My insiders are people, but not in the way one might imagine. they are people, but if they were to appear in our reality, many wouldn't see them that way.  they resemble anthros kinda??,  they're a little hard to describe accurately.  They're normal for the most part, there are may with abilities and powers though. The supernatural and magic exist there too, but it's commonplace so it really doesn't change much. I also have alternate worlds too and they differ wildly from one another. Not everyone's human, there are many animals and creatures. Despite all their differences they interact freely with each other, visiting other worlds and such.  They mostly visit this sort of in between place.  It's between their reality and my reality.  Kinda like a central if you understand.  That's why they know of my reality and I know theirs. 

Comment by Vendela Collins on June 29, 2016 at 8:59pm

Good question. If I'm getting this right, and correct me if I'm wrong, you're asking if the characters in my dream-worlds know of the real me? As in the person who is sitting here and writing this? No, mine never do. Some take place in completely alternate worlds, others in different time periods, and the others are just totally separate from me. Are your "characters" normal people? Mine are often supernatural (immortals, witches, vampires, etc.) so they mostly spend time amongst themselves. My human "characters" are in completely separate time periods and realities so I never have even thought of them knowing of me. What kind of people do you dream up?

Comment by Silverfish on June 29, 2016 at 8:39pm

This is interesting to here.  I had something similar to this.  ( Not quite the same but you catch my drift. )  My question to you would be do the insiders know of the world outside? do they know about, like a person in a alternate world with a life outside of them, or do they only know the world they exist in?  Mine were very aware of me as a person and me as their friend.  That isn't to say they didn't have lives of their own. They lived away from me while also living close to me, if that makes any sense.

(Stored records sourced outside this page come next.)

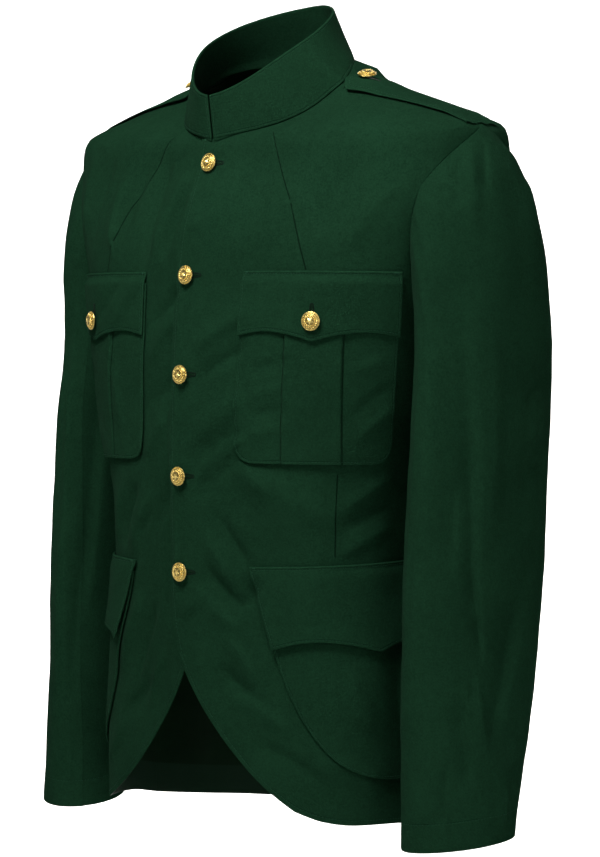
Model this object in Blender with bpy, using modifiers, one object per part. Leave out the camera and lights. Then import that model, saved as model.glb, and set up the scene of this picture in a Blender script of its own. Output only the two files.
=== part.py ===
"""Military dress tunic: stand collar, five-button cutaway front, shoulder straps and four patch pockets.

Metres. +Z is up, the wearer faces -Y and the wearer's left is +X. The origin lies on the middle plane,
level with the side neck points, where the garment hangs on the wearer's shoulders.

Every panel lies on one form: level rings, each a rounded oval, read from the FORM table. A place on the
form is an angle in degrees (0 front centre, 90 left side, 180 back centre) and a height.
"""

import math

import bmesh
import bpy
import numpy as np
from mathutils import Vector

# ---- driving dimensions (metres and degrees) ----
WALL = 0.002  # one layer of cloth with its interlining
GAP = 0.0007  # clearance between a piece and what it lies on
SEAM = 0.0006  # clearance between two pieces that are sewn edge to edge
LAP_LIFT = WALL + 0.0011  # the left front's inner face over the right front
COLLAR_WALL = 0.0026
LAP = 0.014  # how far the left front runs past the button line
UNDERLAP = 0.016  # how far the right front runs under the left one
BUTTON_RADIUS = 0.00875
# height of each front button, and how far its shank is sunk to meet the curved cloth
FRONT_BUTTONS = (
    (-0.0780, 0.0013),
    (-0.1800, 0.0008),
    (-0.2700, 0.0000),
    (-0.3615, 0.0001),
    (-0.4485, 0.0000),
)
CHEST_POCKET_WIDTH = 0.150
CHEST_POCKET_TOP = -0.1765
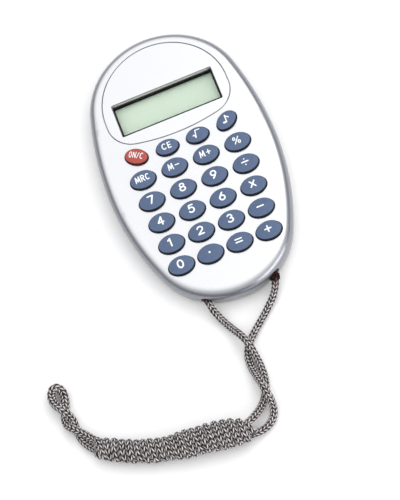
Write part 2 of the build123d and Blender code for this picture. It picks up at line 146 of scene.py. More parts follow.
# Material helpers
class Shader:
    """A new material with one Principled shader, and short calls to add nodes to it."""

    def __init__(self, name, colour, roughness=0.5, specular=0.5, **sockets):
        self.material = bpy.data.materials.new(name)
        self.material.use_nodes = True
        self.tree = self.material.node_tree
        self.shader = self.tree.nodes["Principled BSDF"]
        self.shader.inputs["Base Color"].default_value = (*colour, 1.0)
        self.shader.inputs["Roughness"].default_value = roughness
        self.shader.inputs["Specular IOR Level"].default_value = specular
        for socket, value in sockets.items():
            self.shader.inputs[socket.replace("_", " ").title()].default_value = value
        self.position = self.add("ShaderNodeTexCoord").outputs["Object"]

    def add(self, kind, **settings):
        node = self.tree.nodes.new(kind)
        for name, value in settings.items():
            setattr(node, name, value)
        return node

    def link(self, source, target):
        self.tree.links.new(source, target)

    def noise(self, scale, detail=2.0, stretch=(1.0, 1.0, 1.0)):
        mapping = self.add("ShaderNodeMapping")
        mapping.inputs["Scale"].default_value = stretch
        self.link(self.position, mapping.inputs["Vector"])
        texture = self.add("ShaderNodeTexNoise")
        texture.inputs["Scale"].default_value = scale
        texture.inputs["Detail"].default_value = detail
        self.link(mapping.outputs["Vector"], texture.inputs["Vector"])
        return texture.outputs["Fac"]

    def bands(self, scale, distortion=0.0, direction="X"):
        wave = self.add("ShaderNodeTexWave", wave_type="BANDS", bands_direction=direction)
        wave.inputs["Scale"].default_value = scale
        wave.inputs["Distortion"].default_value = distortion
        self.link(self.position, wave.inputs["Vector"])
        return wave.outputs["Fac"]

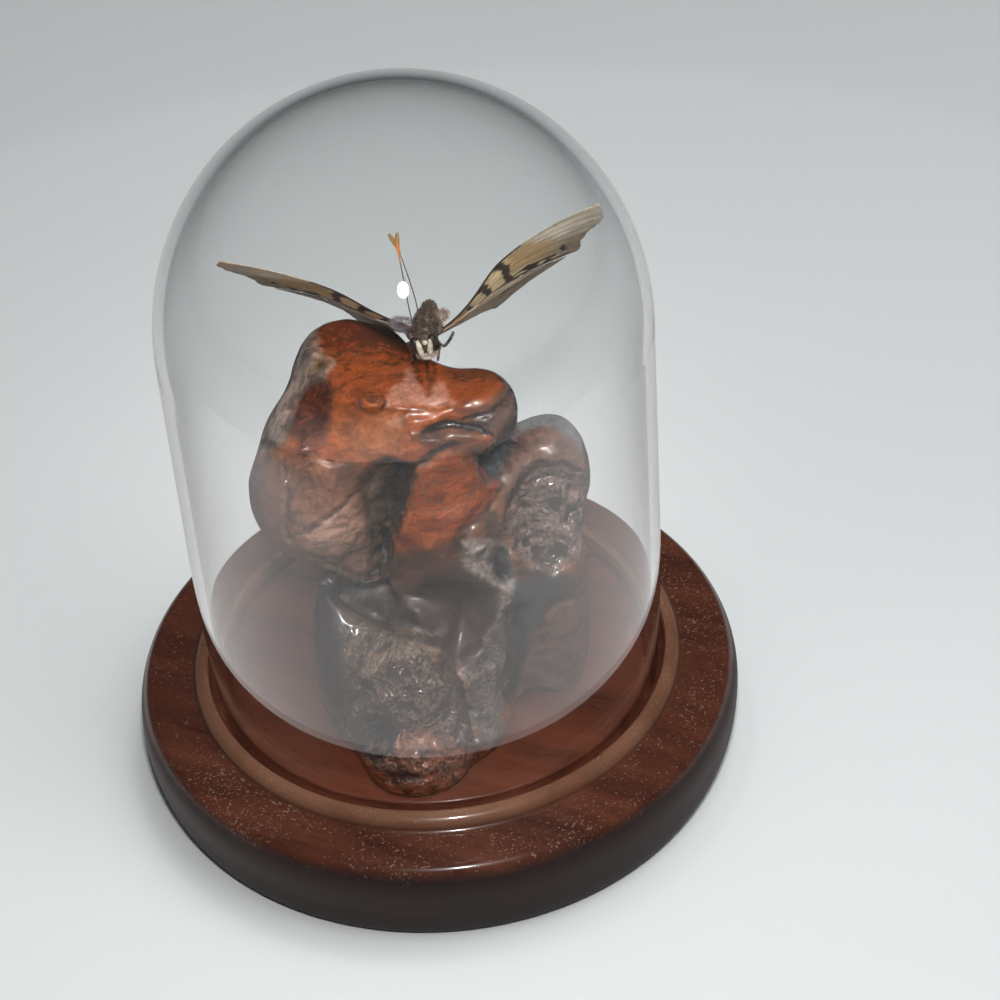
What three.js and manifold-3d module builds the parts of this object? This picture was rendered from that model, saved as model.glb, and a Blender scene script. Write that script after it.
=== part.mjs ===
// A butterfly on a varnished burl, under a glass dome on a turned wooden base.
// Millimetres, +Z up, +Y to the back. The origin is the middle of the base's underside.
// Left and right are as seen from the front.
import * as THREE from 'three';
import { mergeVertices } from 'three/addons/utils/BufferGeometryUtils.js';
import Module from 'manifold-3d';

// ---- driving dimensions ----
const baseRadius = 50;
const baseHeight = 16;          // underside to the flat rim of the top
const baseBulgeHeight = 10.5;   // where the rounded side is widest
const rimEdgeRadius = 47.5;     // outer edge of the flat rim
const beadFootRadius = 39.7;    // the raised bead around the glass
const beadCrestRadius = 38.5;
const beadHeight = 2.2;
const grooveRadius = 38.0;
const grooveDepth = 1.5;
const bossRadius = 34.8;        // raised middle that the burl stands on
const bossHeight = 1.2;

const glassRadius = 37.8;
const glassFootRadius = 37.0;
const glassWall = 1.6;
const glassSpring = 83;         // where the straight wall turns into the crown
const glassTop = 122.4;
const gap = 0.3;                // clearance between pieces that touch

const roundSides = 48;          // facets around the base and the dome

const bossTop = baseHeight + bossHeight;
const burlFoot = bossTop + gap;
const burlTop = 79;             // height of the sanded top face

const forewingSpan = 31;        // the wings' outlines are drawn for this span
const wingPitch = 40.5;         // degrees that a wing's chord falls towards the back
const wingThickness = 0.4;
const wingSagReach = 11;        // a wing's chord is bowed: how far back most of its sag is reached

// ---- colours and finishes ----
const finishes = {
  stainedWood: { color: 0x4a261c, roughness: 0.45, metalness: 0 },
  glass: { color: 0xdfe6e4, roughness: 0.03, metalness: 0, transparent: true, opacity: 0.25 },
  burlWood: { color: 0x8a4523, roughness: 0.25, metalness: 0 },
  insectBody: { color: 0x5a4a3e, roughness: 0.85, metalness: 0 },
  wingMembrane: { color: 0xa8977a, roughness: 0.7, metalness: 0 },
};

// ---- manifold helpers ----
const wasm = await Module();
wasm.setup();

function bareGeometry(geometry) {
  geometry.deleteAttribute('normal');
  geometry.deleteAttribute('uv');
  return mergeVertices(geometry, 1e-4);
}

function toSolid(geometry) {
  const bare = bareGeometry(geometry);
  const mesh = new wasm.Mesh({
    numProp: 3,
    vertProperties: new Float32Array(bare.attributes.position.array),
    triVerts: new Uint32Array(bare.index.array),
  });
  return new wasm.Manifold(mesh);
}

function toGeometry(solid) {
  const mesh = solid.getMesh();
  const geometry = new THREE.BufferGeometry();
  geometry.setAttribute('position', new THREE.BufferAttribute(new Float32Array(mesh.vertProperties), 3));
  geometry.setIndex(new THREE.BufferAttribute(new Uint32Array(mesh.triVerts), 1));
  return geometry;
}

function joined(solids) {
  return solids.reduce((whole, solid) => whole.add(solid));
}

function named(name, geometry, finish) {
  const mesh = new THREE.Mesh(geometry, new THREE.MeshStandardMaterial(finishes[finish]));
  mesh.name = name;
  return mesh;
}

// points of an ellipse's quarter, from one angle to another
function quarter(centreR, centreZ, halfR, halfZ, from, to, steps) {
  const points = [];
  for (let i = 0; i <= steps; i += 1) {
    const angle = THREE.MathUtils.degToRad(from + ((to - from) * i) / steps);
    points.push(new THREE.Vector2(centreR + halfR * Math.cos(angle), centreZ + halfZ * Math.sin(angle)));
  }
  return points;
}

function turned(points) {
  const geometry = new THREE.LatheGeometry(points, roundSides);
  geometry.rotateX(Math.PI / 2);
  return geometry;
}

// ---- base: one turned profile, from the axis below to the axis above ----
function makeBase() {
  const footRadius = 46.5;
  const lowerSide = quarter(footRadius, baseBulgeHeight, baseRadius - footRadius, baseBulgeHeight, -90, 0, 3);
  const upperSide = quarter(
    rimEdgeRadius, baseBulgeHeight, baseRadius - rimEdgeRadius, baseHeight - baseBulgeHeight, 0, 90, 4,
  );
  const bead = quarter(
    beadCrestRadius, baseHeight, beadFootRadius - beadCrestRadius, beadHeight, 0, 90, 2,
  );
  const profile = [
    new THREE.Vector2(0, 0),
    ...lowerSide,
    ...upperSide.slice(1),
    ...bead,
    new THREE.Vector2(grooveRadius, baseHeight + beadHeight - 0.3),
    new THREE.Vector2(grooveRadius, baseHeight - grooveDepth),
    new THREE.Vector2(bossRadius, baseHeight - grooveDepth),
    new THREE.Vector2(bossRadius, bossTop - 0.4),
    new THREE.Vector2(bossRadius - 0.4, bossTop),
    new THREE.Vector2(0, bossTop),
  ];
  return named('base', turned(profile), 'stainedWood');
}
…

Comment by Vendela Collins on June 29, 2016 at 8:34pm

In my dream world, my alternate self is dating a man like the one of my dreams. However, he's not perfect by any means. He is very funny, charming and laid back. But he is also lazy, temperamental and a bit dirty. He has a shady past but treats as if it doesn't bother him. I became very intrigued with the idea of a man like this: prone to sly, quick witted comments and capable of playing dirty, and yet down to earth and loving. His past and opinions on various topics are mysterious, like a puzzle I continue to figure him out. So, the reason I don't typically enjoy the company of real world romantic partners is because he is always in my head, completely in my own control. His personality just clicks so well with mine that I find it hard to find real people in the world to match this level of interest and connection. I do have a good friend, Bree, who does truly interest me and I do feel a deep connection with her. But she is an asexual so I'll have friendship with her and nothing more. Thats fine, really. 

Besides Damien (that's what I named my alternate self's boyfriend), I have several other characters and relationships I can daydream about that are very fulfilling. One is my alternate's mother (completely different from my own mother) who is also complex and fascinating. She is a CEO of a large corporation, 200 years old, and a witch. However, she looks and acts like none of these. Usually with Amara (my alternate's name) she is stark and dismissive, but she can also be sentimental, angry, and giddy at times. 

In another dream-world, my alternate self is an advisor  (and political correspondent) to a very young and inexperienced emperor, who won power from his father during a war. He is very different from Damien, and yet I still feel a deep connection with him as well. It took a very long time, but eventually he and my alternate became romantically intertwined as well. It was like falling in love with my best friend. 

Comment by Source on June 29, 2016 at 5:21pm

I'm curious about the difference between your dream-world people and the real ones, from your perspective. What makes the connections with 'outsiders' unfulfilling?